**Exercise description:**
Take the data below and write out exactly the lines from the one with "for values in" through the one with "points = [vertex.co"; omit every other line.
----- Dataset content -----
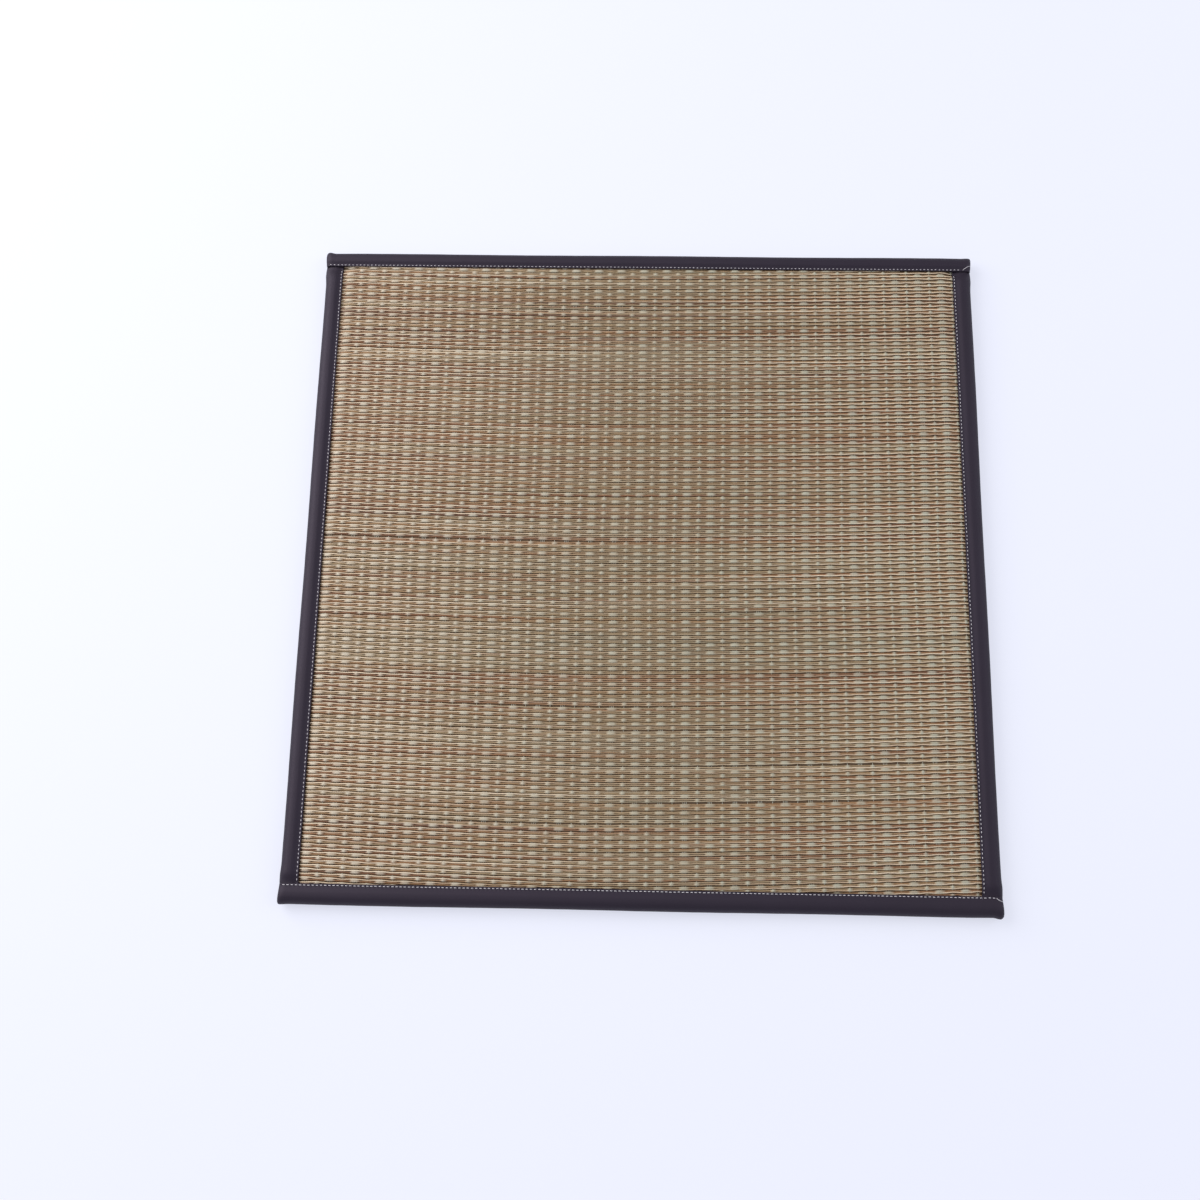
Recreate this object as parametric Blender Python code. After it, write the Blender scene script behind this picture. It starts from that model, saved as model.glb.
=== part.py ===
# A square tatami mat for the floor: one woven rush panel with four leatherette bindings.
# Each binding is a strip folded over one edge of the panel. The left and right strips go
# on first, and the near and far strips are folded over their ends.
# +X runs to the right, +Y to the far edge and +Z up. The origin is the middle of the
# underside, on the floor.
import math

import bmesh
import bpy
import numpy as np

MM = 0.001

# Driving sizes
SIDE = 600 * MM  # the mat from edge to edge, each way
THICKNESS = 15 * MM  # at the crown of the bindings
FIELD_HEIGHT = 13.5 * MM  # the top of the woven field
WALL = 1.2 * MM  # a binding strip with its turned-in backing
GAP = 0.45 * MM  # between the pieces, about 0.3 mm where a strip is pinched

# The section of a binding, as distances in from the mat's edge
CROWN_END = 9 * MM  # the padded crown is level up to here
STITCH_LINE = 15.5 * MM
LIP_END = 17 * MM  # the free edge, on the woven field
LEG_END = 18 * MM  # the free edge on the underside
STITCH_DIP = 1.4 * MM  # how far the sewing draws the crown down
LIP_RISE = 0.3 * MM
FIELD_START = 25 * MM  # the weave is pressed down from here to the stitch line
EARLY_RISE = 0.7  # how much of that it has made up half-way
REBATE_SLOPE = 2 * MM  # the run of the step round the legs on the underside

# Fineness of the outlines
ARC_STEPS = 8
DIP_STEPS = 3

# The ends of the strips
TUCK_END = 4.5 * MM  # the side strips stop just inside the near and far ones' edge
PINCH_START = 26 * MM  # the side strips are pressed down from here to that tuck
END_REACH = 1.3 * MM  # the near and far strips' corners pass the side strips by this
REACH_START = 10 * MM  # they widen from here
CORNER_RADIUS = 3 * MM

# One row for each strip: its name, its turn about +Z, how far it swells outwards near
# its first end and near its last end, the height of the slow wave along it, and where
# that wave starts, in turns. Seen from outside the mat each strip runs from left to right.
STRIP_COLUMNS = ("name", "turn", "first_swell", "last_swell", "wave", "start")
STRIPS = (
    ("binding_near", 0, 1.3 * MM, 1.3 * MM, 0.4 * MM, 0.10),
    ("binding_right", 90, 0.8 * MM, 0.8 * MM, 0.4 * MM, 0.55),
    ("binding_far", 180, 0.5 * MM, 1.3 * MM, 0.4 * MM, 0.30),
    ("binding_left", 270, 0.9 * MM, 0.7 * MM, 0.4 * MM, 0.80),
)
WAVES_ALONG = 2.5  # slow waves along one edge
SWELL_LENGTH = 12 * MM  # half the length of the swell near an end
SIDE_SWELL_PLACE = (LIP_END + FIELD_START) / 2  # its middle, in from the end of a side strip
END_SWELL_PLACE = 4 * MM  # and in from the end of a near or far strip
FREE_STATIONS = 9  # sections along the even stretch of a strip

# Colours, as linear values
RUSH_COLOUR = (0.36, 0.25, 0.145, 1)
LEATHERETTE_COLOUR = (0.042, 0.033, 0.052, 1)
RUSH_ROUGHNESS = 0.62
LEATHERETTE_ROUGHNESS = 0.45


def strip_surface():
    """The outside of a binding as points (in from the edge, height), from the free edge
    under the mat, round its half-round edge and over the crown to the lip."""
    radius = THICKNESS / 2
    points = [(LEG_END, 0)]
    for step in range(ARC_STEPS + 1):
        angle = math.pi * step / ARC_STEPS
        points.append((radius - radius * math.sin(angle), radius - radius * math.cos(angle)))
    for step in range(DIP_STEPS + 1):
        share = step / DIP_STEPS
        fall = STITCH_DIP * (1 - math.cos(math.pi * share)) / 2
        points.append((CROWN_END + share * (STITCH_LINE - CROWN_END), THICKNESS - fall))
    points.append((LIP_END, THICKNESS - STITCH_DIP + LIP_RISE))
    return points


def sunk(points, depth):
    """The points moved by depth into the strip, square to their line."""
    line = np.array(points)
    along = np.gradient(line, axis=0)
    along /= np.linalg.norm(along, axis=1, keepdims=True)
    inwards = np.stack([along[:, 1], -along[:, 0]], axis=1)
    inner = line + depth * inwards
    inner[[0, -1], 0] = line[[0, -1], 0]
    return [tuple(point) for point in inner]


def panel_margin():
    """The panel's own edge, parallel to the strip round it and a gap away, with the
    rebate that the leg lies in and the rise from the lip to the full weave."""
    margin = sunk(strip_surface(), WALL + GAP)
    margin[0] = (LEG_END + GAP, WALL + GAP)
    margin.insert(0, (LEG_END + GAP + REBATE_SLOPE, 0))
    lip_height = margin[-1][1]
    rise = FIELD_HEIGHT - lip_height
    margin.append(((LIP_END + FIELD_START) / 2, lip_height + EARLY_RISE * rise))
    margin.append((FIELD_START, FIELD_HEIGHT))
    return margin


MARGIN = panel_margin()
OUTERMOST = min(range(len(MARGIN)), key=lambda index: MARGIN[index][0])
UNDER = MARGIN[: OUTERMOST + 1][::-1]
OVER = MARGIN[OUTERMOST:]


def margin_insets():
    """The distances in from the edge at which the panel's margin has a corner."""
    insets = sorted(d for d, z in MARGIN)
    return [inset for inset, before in zip(insets[1:], insets) if inset - before > GAP / 4]


def floor_line(inset):
    """The lowest height that the panel and the side strips leave to a near or far strip."""
    return float(np.interp(inset, [d for d, z in UNDER], [z for d, z in UNDER]))


def ceiling_line(inset):
    """The height up to which a near or far strip leaves room."""
    return float(np.interp(inset, [d for d, z in OVER], [z for d, z in OVER]))


def pressed_top(inset):
    """The crown height of a side strip, this far in from the mat's near or far edge."""
    if inset <= LIP_END:
        return ceiling_line(inset)
    share = min((inset - LIP_END) / (PINCH_START - LIP_END), 1)
    smooth = share * share * (3 - 2 * share)
    return ceiling_line(LIP_END) + smooth * (THICKNESS - ceiling_line(LIP_END))


def inset_at(place):
    """How far in from the mat's edge a place is, counted from the middle."""
    return max(SIDE / 2 - abs(place), 0)


def bump(distance):
    """A smooth hump of height 1 that fades out at SWELL_LENGTH."""
    share = min(abs(distance) / SWELL_LENGTH, 1)
    return (1 + math.cos(math.pi * share)) / 2


def swell(row, place, swell_place):
    """How far the strip's edge stands out at this place, from minus to plus half its side."""
    first = bump(place + SIDE / 2 - swell_place) * row["first_swell"]
    last = bump(SIDE / 2 - swell_place - place) * row["last_swell"]
    turns = WAVES_ALONG * place / SIDE + row["start"]
    fade = min(inset_at(place) / PINCH_START, 1)
    wave = row["wave"] * (1 + math.sin(2 * math.pi * turns)) / 2
    return first + last + wave * fade


def extruded(outline, stations):
    """A straight bar: the outline (y, z) extruded along X from station to station."""
    mesh = bmesh.new()
    face = mesh.faces.new([mesh.verts.new((stations[0], y, z)) for y, z in outline])
    for here, there in zip(stations, stations[1:]):
        grown = bmesh.ops.extrude_face_region(mesh, geom=[face])["geom"]
        if here != stations[0]:
            bmesh.ops.delete(mesh, geom=[face], context="FACES_ONLY")
        face = next(item for item in grown if isinstance(item, bmesh.types.BMFace))
        bmesh.ops.translate(mesh, verts=face.verts, vec=(there - here, 0, 0))
    bmesh.ops.recalc_face_normals(mesh, faces=mesh.faces)
    return mesh


def shaped(mesh, shape):
    """Moves each vertex to where shape(x, y, z) puts it."""
    for vertex in mesh.verts:
        vertex.co = shape(*vertex.co)
    return mesh


def material(name, colour, roughness):
    found = bpy.data.materials.new(name)
    found.use_nodes = True
    surface = found.node_tree.nodes["Principled BSDF"]
    surface.inputs["Base Color"].default_value = colour
    surface.inputs["Roughness"].default_value = roughness
    surface.inputs["Metallic"].default_value = 0
    return found


def add_object(name, mesh, look):
    data = bpy.data.meshes.new(name)
    mesh.to_mesh(data)
    mesh.free()
    data.materials.append(look)
    data.shade_smooth()
    data.set_sharp_from_angle(angle=math.radians(40))
    made = bpy.data.objects.new(name, data)
    bpy.context.scene.collection.objects.link(made)
    return made


def rush_panel(look):
    """The woven panel, extruded from the near edge to the far one. Its margin follows
    the strips on all four edges, and its underside is flat on the floor."""
    half = SIDE / 2
    left = [(d - half, z) for d, z in MARGIN]
    right = [(half - d, z) for d, z in reversed(MARGIN)]
    insets = margin_insets()
    stations = [inset - half for inset in insets] + [half - inset for inset in reversed(insets)]

    def shape(along, across, height):
        inset = inset_at(along)
        low = floor_line(inset)
        under_strip = inset_at(across) < LIP_END + GAP
        full = THICKNESS if under_strip else FIELD_HEIGHT
        top = pressed_top(inset) if under_strip else ceiling_line(inset)
        return (-across, along, low + height * (top - low) / full)

    return add_object("mat_panel", shaped(extruded(left + right, stations), shape), look)


def binding_outline():
    surface = strip_surface()
    return surface + sunk(surface, WALL)[::-1]


def strip_stations(end_insets):
    """Sections close together near both ends, and evenly spread between."""
    inner = SIDE / 2 - max(end_insets)
    spread = np.linspace(-inner, inner, FREE_STATIONS)
    first = [inset - SIDE / 2 for inset in sorted(end_insets)[:-1]]
    last = [-place for place in reversed(first)]
    return first + [float(place) for place in spread] + last


def place_strip(made, row):
    turn = math.radians(row["turn"])
    made.rotation_euler = (0, 0, turn)
    made.location = (SIDE / 2 * math.sin(turn), -SIDE / 2 * math.cos(turn), 0)


def side_strip(row, look):
    """A left or right binding. Its ends are pressed flat and tucked into the near and
    far bindings, and it swells a little just before them."""
    insets = [inset for inset in margin_insets() if inset > TUCK_END]
    insets += [PINCH_START, SIDE_SWELL_PLACE + SWELL_LENGTH]

    def shape(along, inwards, height):
        inset = inset_at(along)
        low = floor_line(inset)
        share = (pressed_top(inset) - low) / THICKNESS
        out = swell(row, along, SIDE_SWELL_PLACE) * (1 - inwards / LEG_END)
        return (along, inwards - out, low + height * share)

    mesh = shaped(extruded(binding_outline(), strip_stations(insets)), shape)
    place_strip(add_object(row["name"], mesh, look), row)


def end_strip(row, look):
    """A near or far binding. It runs over the ends of the side bindings. The seam draws
    it in, so it flares from there to its outer corners, which are rounded off."""
    insets = [0, CORNER_RADIUS / 4, CORNER_RADIUS, END_SWELL_PLACE, REACH_START]
    insets += [END_SWELL_PLACE + SWELL_LENGTH, END_SWELL_PLACE + 2 * SWELL_LENGTH]

    def shape(along, inwards, height):
        inset = inset_at(along)
        turn = max(1 - inset / CORNER_RADIUS, 0)
        turned_in = CORNER_RADIUS * (1 - math.sqrt(1 - turn * turn))
        out = (swell(row, along, END_SWELL_PLACE) - turned_in) * (1 - inwards / LEG_END)
        flare = max(1 - inset / REACH_START, 0) * max(1 - inwards / STITCH_LINE, 0)
        reach = math.copysign(END_REACH * flare, along)
        return (along + reach, inwards - out, height)

    mesh = shaped(extruded(binding_outline(), strip_stations(insets)), shape)
    place_strip(add_object(row["name"], mesh, look), row)


def main():
    for old in list(bpy.data.objects):
        bpy.data.objects.remove(old)
    rush_panel(material("woven rush", RUSH_COLOUR, RUSH_ROUGHNESS))
    leatherette = material("dark leatherette", LEATHERETTE_COLOUR, LEATHERETTE_ROUGHNESS)
    for values in STRIPS:
        row = dict(zip(STRIP_COLUMNS, values))
        if row["turn"] in (0, 180):
            end_strip(row, leatherette)
        else:
            side_strip(row, leatherette)


main()
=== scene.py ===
# The looks of a square tatami mat: its woven rush, four leatherette bindings and their seams.
# All lengths are in metres, in the frame of the solids: +X right, +Y far, +Z up.
import math

import bpy
import numpy as np
from mathutils import Euler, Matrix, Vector


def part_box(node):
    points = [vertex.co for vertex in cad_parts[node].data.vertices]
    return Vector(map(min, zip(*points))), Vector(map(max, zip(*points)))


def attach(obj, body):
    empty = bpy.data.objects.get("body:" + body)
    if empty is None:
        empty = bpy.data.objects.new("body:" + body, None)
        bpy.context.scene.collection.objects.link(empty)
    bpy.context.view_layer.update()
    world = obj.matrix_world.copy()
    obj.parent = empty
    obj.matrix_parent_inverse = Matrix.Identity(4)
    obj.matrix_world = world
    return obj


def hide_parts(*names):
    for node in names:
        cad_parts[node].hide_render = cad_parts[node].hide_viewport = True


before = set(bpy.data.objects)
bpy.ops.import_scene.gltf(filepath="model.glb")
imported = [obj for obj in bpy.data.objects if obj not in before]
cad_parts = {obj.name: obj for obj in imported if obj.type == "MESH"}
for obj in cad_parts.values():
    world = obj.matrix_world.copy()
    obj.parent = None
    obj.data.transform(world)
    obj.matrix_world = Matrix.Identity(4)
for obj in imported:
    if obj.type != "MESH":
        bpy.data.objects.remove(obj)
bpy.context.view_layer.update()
MM = 0.001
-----
**The answer:**
    for values in STRIPS:
        row = dict(zip(STRIP_COLUMNS, values))
        if row["turn"] in (0, 180):
            end_strip(row, leatherette)
        else:
            side_strip(row, leatherette)


main()
=== scene.py ===
# The looks of a square tatami mat: its woven rush, four leatherette bindings and their seams.
# All lengths are in metres, in the frame of the solids: +X right, +Y far, +Z up.
import math

import bpy
import numpy as np
from mathutils import Euler, Matrix, Vector


def part_box(node):
    points = [vertex.co for vertex in cad_parts[node].data.vertices]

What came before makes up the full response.